Advanced science.  Applied technology.


SwRI wins R&D 100 Award for MsS® Heat Exchanger Probe

July 19, 2006 — A device that uses guided wave technology to inspect heat exchanger tubes has received a 2006 R&D 100 Award. R&D Magazine selected Southwest Research Institute's® (SwRI®) MsS® (Magnetostrictive Sensor) Heat Exchanger Probe as one of the 100 most significant technological achievements of the past year.

Heat exchangers are essential to the operation of many systems in industry, including processing plants and electric power generation plants. Because of their vital importance to plant operation, heat exchangers are inspected and maintained during regular service outage.

Conventional inspection techniques of heat exchanger tubes, such as ultrasonic and eddy current, examine one local area at a time and therefore a scan of the entire tube is required. Because there are several hundred — or in some cases thousands — of tubes in a heat exchanger, and conventional inspection is slow, only a small fraction of the tubes is inspected. 

"Our device represents a significant improvement over current inspection techniques," said Dr. Glenn Light, director of the Sensor Systems and NDE Technology Department in SwRI's Applied Physics Division. "The SwRI-developed MsS Heat Exchanger Probe allows fast inspection of the entire length of a tube, generally within 20 to 30 seconds."

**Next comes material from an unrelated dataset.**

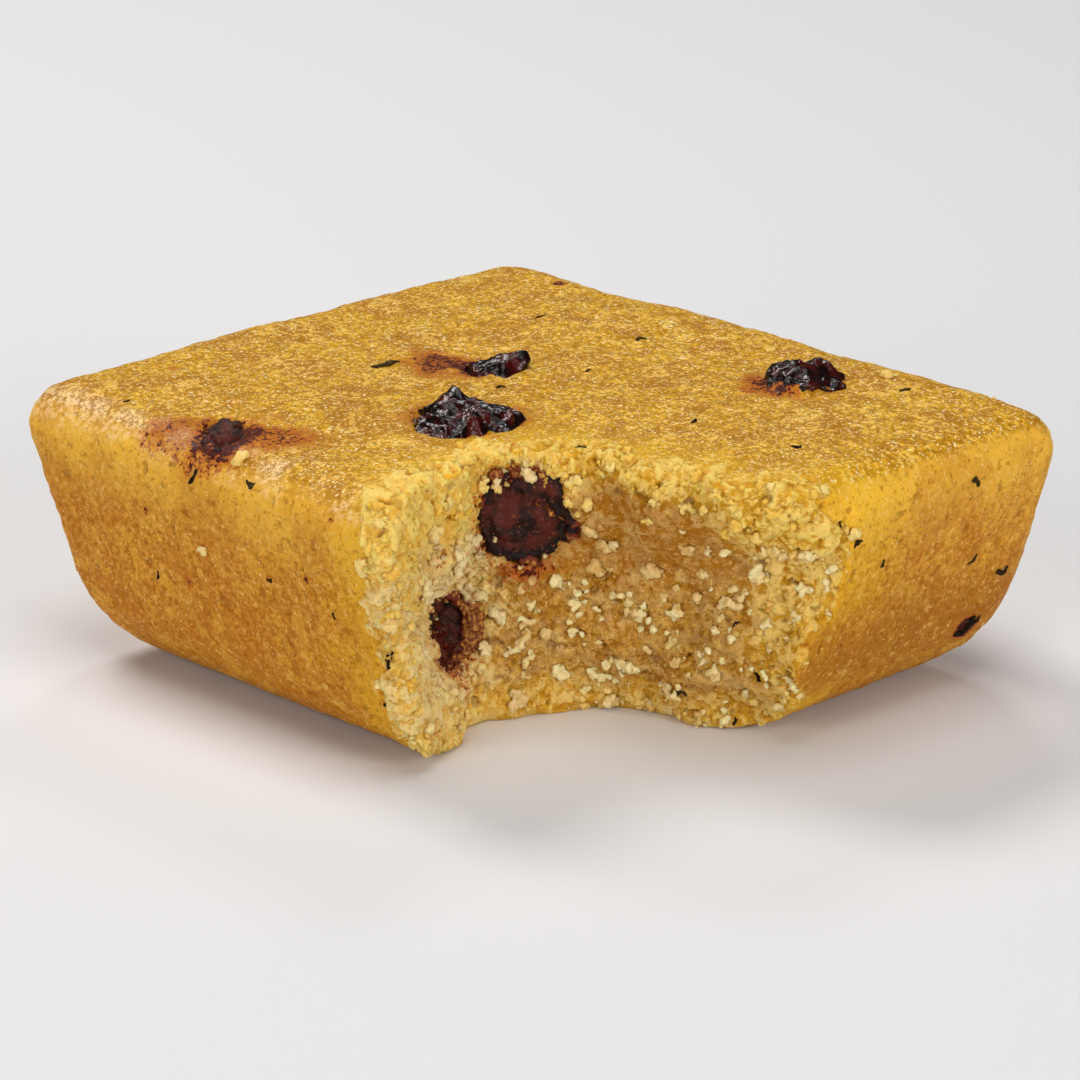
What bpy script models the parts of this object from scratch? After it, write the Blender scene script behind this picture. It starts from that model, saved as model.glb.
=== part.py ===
# Chocolate chip blondie bite: a small baked bar with drafted sides and one corner bitten off.
#
# The frame is +Z up with its origin on the flat underside, below the middle of the bar. X runs along the
# longer side, and the bitten corner is the one at +X, -Y. Everything is in metres.

import math

import bmesh
import bpy
from mathutils import Euler, Vector, noise

MM = 0.001

# The bar, across its widest level just below the top edge.
BAR_LENGTH = 56.0 * MM
BAR_WIDTH = 48.5 * MM
BAR_HEIGHT = 19.3 * MM
END_DRAFT = 5.0 * MM      # how far each end comes in from top to bottom, from the tin's slope
SIDE_DRAFT = 2.9 * MM     # the same for each long side
CORNER_RADIUS = 3.0 * MM  # the upright corners, seen from above
TOP_ROUND = 3.8 * MM
BOTTOM_ROUND = 6.0 * MM
TOP_CROWN = 0.35 * MM     # the top rises this much towards its middle

# How finely the bar is divided.
CORNER_STEPS = 6
SIDE_STEPS = 18
ROUND_STEPS = 5
WALL_LEVELS = 5
TOP_RINGS = 8

# Uneven baked surface: long waves in the sides, and a shallow dimple and pimple relief.
WAVE_SIZE = 15.0 * MM
WAVE_DEPTH = 0.32 * MM
PIMPLE_SIZE = 4.2 * MM
PIMPLE_DEPTH = 0.16 * MM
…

The hand-held probe generates and detects torsional guided waves which fill the entire tube wall. These waves also have the advantage that they don't couple into liquid on the tube wall like other waves. A short pulse of the waves generated by the probe is mechanically coupled to the tube under inspection and propagates along the length of the tube. When the transmitted wave encounters geometric anomalies such as corrosion and cracks in the tube wall, a part of the wave is reflected and travels back to the probe where the signal is detected. At the same time, the transmitted pulse keeps propagating toward the far end of the tube, producing reflected signals whenever it encounters anomalies.

"Using our device, 100 percent of the tubes can be surveyed faster than conventional methods can sample a smaller number of tubes, thereby identifying any potential problems," Light said. "Our product streamlines inspection significantly and helps industry maintain heat exchanger reliability more cost-effectively."

SwRI holds U.S. Patent No. 7,019,520, "Method and System for Torsional Wave Inspection of Heat Exchanger Tubes," for the MsS Heat Exchanger Probe. Inventors are Staff Scientist Dr. Hegeon Kwun, Staff Engineer James F. Crane and Senior Research Engineer Dr. Sang Y. Kim, all of SwRI's Sensor Systems and NDE Technology Department.

SwRI has won 30 R&D 100 Awards since 1971. This year's awards will be presented October 19, 2006, in Chicago.